Crucially, the change in approach means that rejected late applications – notwithstanding the description – are not actually considered applications as far as the Withdrawal Agreement is concerned. This is because as per Article 18(1)(d) cited above, the requirement is to allow a person to submit an application if there are reasonable grounds for missing the deadline. Where there are no reasonable grounds as judged by the Home Office, there is no application to speak of.

What happens if the late application is rejected?

As noted already, by making the reasonable grounds decision a validity decision, the Home Office has removed the appeal right that would have been provided to a late applicant refused at the eligibility stage. We know the Withdrawal Agreement allows for the Home Office to assess the late application reason before progressing to consider suitability and eligibility, but what about the lack of appeal right? This is controversial as the lack of appeal means rejected late applicants may never be able to get status, irrespective of meeting the eligibility conditions.

What is reasonable or not has an element of subjectivity and in the context of such a significant decision and outcome, there is a clear case for a right of independent review from the Tribunal. There is no reason why the Home Office could not have introduced a two-stage process with an appeal right provided for both decision stages (i.e. an appeal if the late application is rejected, and an appeal if the late application is accepted but rejected on suitability or eligibility grounds). Instead, the Home Office only allows for Tribunal appeal at the second stage, meaning that a rejected late applicants can only challenge that decision by judicial review.

Conclusions

It is likely that the Home Office intention to bar ineligible persons from obtaining certificates of application will be achieved. It would be surprising if someone ineligible for EUSS status was able to present a compelling case for having a late application accepted for processing. The worry is about the cost of this policy to those who are eligible for status but for the fact they are making a late application.
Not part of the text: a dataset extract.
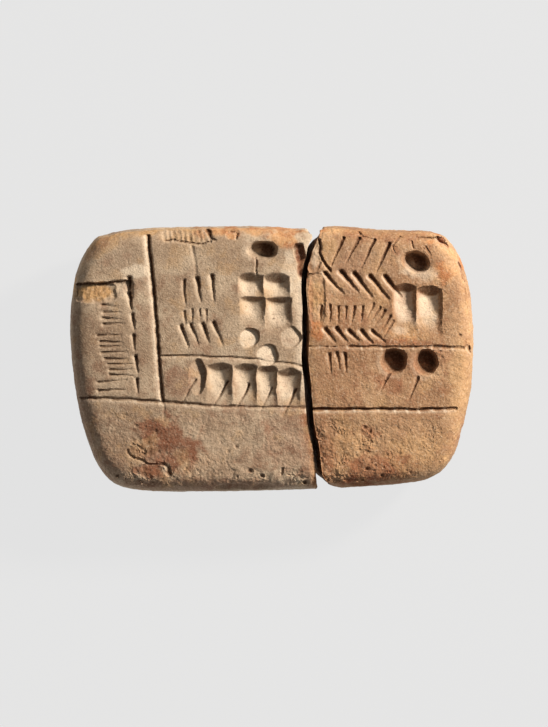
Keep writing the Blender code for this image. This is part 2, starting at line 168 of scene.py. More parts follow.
# Cracks: points, then width and depth at the start and at the end
CRACKS: tuple[tuple[tuple[Place, ...], tuple[float, float], tuple[float, float]], ...] = (
    (((-2.5, 16.9), (-2.4, 15.9), (-2.6, 14.9), (-2.2, 13.8)), (0.42, 0.7), (0.24, 0.4)),
    (((-17.9, 20.1), (-16.0, 19.7), (-13.3, 19.4), (-11.8, 19.4), (-10.3, 19.6)),
     (0.34, 0.50), (0.36, 0.52)),
    (((-11.1, 22.3), (-10.9, 21.6), (-10.5, 20.9), (-10.1, 20.0), (-9.4, 19.6)), (1.15, 0.9), (0.34, 0.3)),
    (((-6.8, 21.4), (-6.0, 21.2), (-5.6, 20.9), (-5.7, 20.3)), (0.40, 0.5), (0.46, 0.5)),
    (((-33.2, 12.4), (-29.0, 12.6), (-23.8, 12.9)), (0.62, 0.8), (0.50, 0.6)),
    (((-24.1, -15.3), (-24.2, -15.9), (-23.8, -16.5), (-23.2, -16.8), (-22.2, -16.9), (-21.6, -17.3),
      (-20.7, -17.7), (-19.5, -17.6)), (0.40, 0.34), (0.44, 0.40)),
    (((-19.5, -17.6), (-18.0, -17.8), (-17.4, -18.4), (-17.3, -19.3)), (0.60, 0.36), (1.10, 0.44)),
    (((-23.1, -14.3), (-21.9, -14.9), (-21.2, -15.5), (-21.1, -16.0)), (0.24, 0.20), (0.24, 0.20)),
    (((7.9, 19.8), (8.1, 18.4), (8.3, 16.5), (9.1, 15.5), (9.8, 14.7)), (0.56, 0.6), (0.44, 0.5)),
    (((1.7, -18.2), (1.7, -19.3)), (0.42, 0.42), (0.34, 0.30)),
    (((2.6, -19.6), (5.0, -19.9), (6.2, -20.3)), (0.20, 0.14), (0.20, 0.14)),
    (((23.4, 19.4), (23.7, 18.4)), (0.30, 0.3), (0.26, 0.3)),
    (((21.4, 20.6), (20.3, 19.1), (20.9, 17.3)), (0.34, 0.40), (0.20, 0.16)),
    (((28.0, 20.5), (28.6, 20.1), (29.8, 19.0)), (0.80, 0.6), (0.80, 0.6)),
    (((31.8, 16.3), (32.2, 15.2), (32.9, 13.0)), (0.74, 0.7), (0.30, 0.4)),
    (((28.6, 11.7), (29.5, 10.9)), (0.20, 0.14), (0.20, 0.12)),
    (((6.0, 14.0), (7.7, 14.1), (9.4, 14.0)), (0.34, 0.40), (0.26, 0.30)),
    (((14.6, 21.6), (15.2, 20.6), (16.6, 20.2)), (0.30, 0.3), (0.24, 0.2)),
    (((24.4, 20.6), (25.6, 20.2), (27.8, 20.4)), (0.26, 0.3), (0.34, 0.4)),
    (((25.8, 18.6), (26.6, 17.4), (26.8, 16.2)), (0.40, 0.24), (0.24, 0.16)),
    (((10.2, -20.6), (13.6, -20.3), (15.8, -20.7)), (0.26, 0.20), (0.20, 0.14)),
    (((32.2, 1.9), (32.9, 2.1), (33.4, 1.8)), (0.24, 0.30), (0.20, 0.30)),
    (((33.3, 1.9), (33.6, 1.3), (33.9, 0.9)), (0.60, 0.60), (0.50, 0.50)),
    (((32.5, 11.6), (32.8, 10.4), (32.4, 9.4), (32.7, 8.6)), (0.24, 0.26), (0.20, 0.16)),
    (((33.0, 12.2), (33.3, 11.0), (33.4, 9.6)), (0.26, 0.30), (0.20, 0.20)),
)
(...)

Reportedly there have been many cases of eligible late applications with seemingly reasonable grounds for applying late, being rejected by the Home Office. Some of these rejected applications have been reconsidered by the Home Office following intervention from Grant Funded Organizations and other representatives, in some cases involving pre-action work. However, it seems that many rejected late applicants, especially those who are unable to engage with qualified advisers who may be highly vulnerable, will find themselves permanently locked out of the EUSS irrespective of the years they have spent living in the UK.